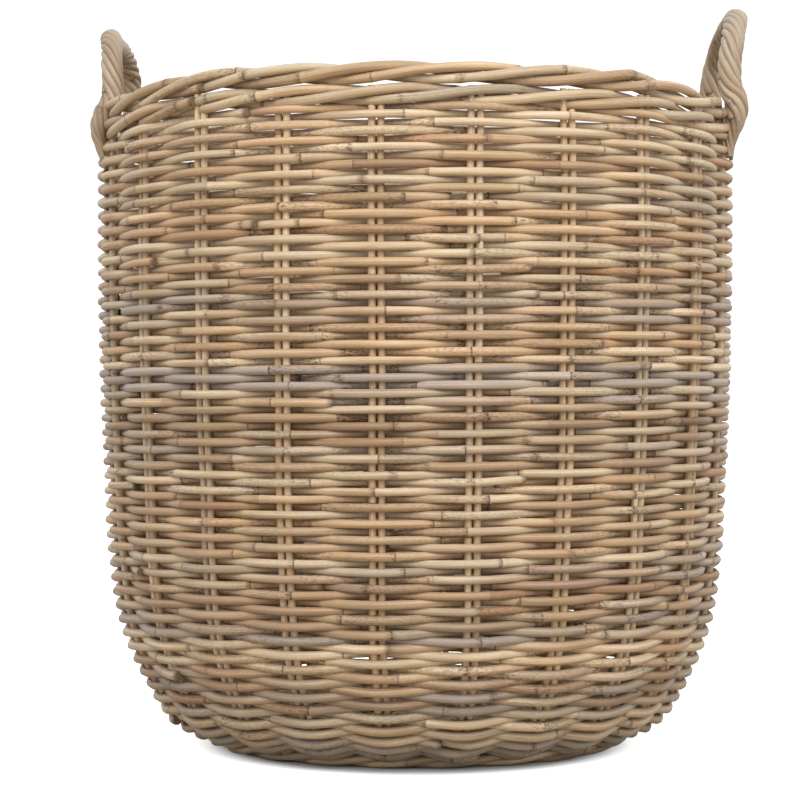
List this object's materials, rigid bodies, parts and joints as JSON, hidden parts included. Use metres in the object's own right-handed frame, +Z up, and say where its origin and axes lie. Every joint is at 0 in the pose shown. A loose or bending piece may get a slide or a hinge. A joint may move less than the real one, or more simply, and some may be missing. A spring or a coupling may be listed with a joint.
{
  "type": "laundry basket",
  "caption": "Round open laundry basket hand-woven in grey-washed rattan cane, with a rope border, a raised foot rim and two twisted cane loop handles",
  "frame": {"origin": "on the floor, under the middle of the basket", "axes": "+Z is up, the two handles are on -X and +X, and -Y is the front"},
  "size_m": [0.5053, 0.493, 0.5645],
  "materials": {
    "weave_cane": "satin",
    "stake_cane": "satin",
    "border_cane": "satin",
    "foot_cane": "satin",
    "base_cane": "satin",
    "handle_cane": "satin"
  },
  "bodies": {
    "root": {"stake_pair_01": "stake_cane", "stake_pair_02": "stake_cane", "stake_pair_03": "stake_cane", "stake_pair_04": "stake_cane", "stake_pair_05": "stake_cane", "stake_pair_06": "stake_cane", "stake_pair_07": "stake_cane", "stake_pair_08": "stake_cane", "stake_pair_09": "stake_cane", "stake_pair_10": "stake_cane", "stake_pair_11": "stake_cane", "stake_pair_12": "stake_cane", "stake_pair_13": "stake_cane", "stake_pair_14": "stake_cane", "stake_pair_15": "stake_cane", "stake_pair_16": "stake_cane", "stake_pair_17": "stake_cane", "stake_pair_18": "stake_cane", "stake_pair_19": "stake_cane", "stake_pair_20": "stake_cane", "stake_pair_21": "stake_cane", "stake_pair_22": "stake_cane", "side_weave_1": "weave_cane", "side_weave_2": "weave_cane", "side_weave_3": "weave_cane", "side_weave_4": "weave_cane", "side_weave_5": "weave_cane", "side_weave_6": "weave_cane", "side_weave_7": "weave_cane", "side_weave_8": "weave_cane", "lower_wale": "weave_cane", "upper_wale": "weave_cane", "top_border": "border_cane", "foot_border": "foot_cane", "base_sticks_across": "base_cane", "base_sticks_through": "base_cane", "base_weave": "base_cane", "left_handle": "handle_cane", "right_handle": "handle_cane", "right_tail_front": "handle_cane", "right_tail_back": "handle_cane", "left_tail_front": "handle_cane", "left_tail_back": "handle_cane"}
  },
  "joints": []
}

******************************

WHAT NEEDS TO BE DONE: Examine the data above and state how many of its lines contain the word "axes", with no further remarks.

SOLUTION TO THIS TASK: 2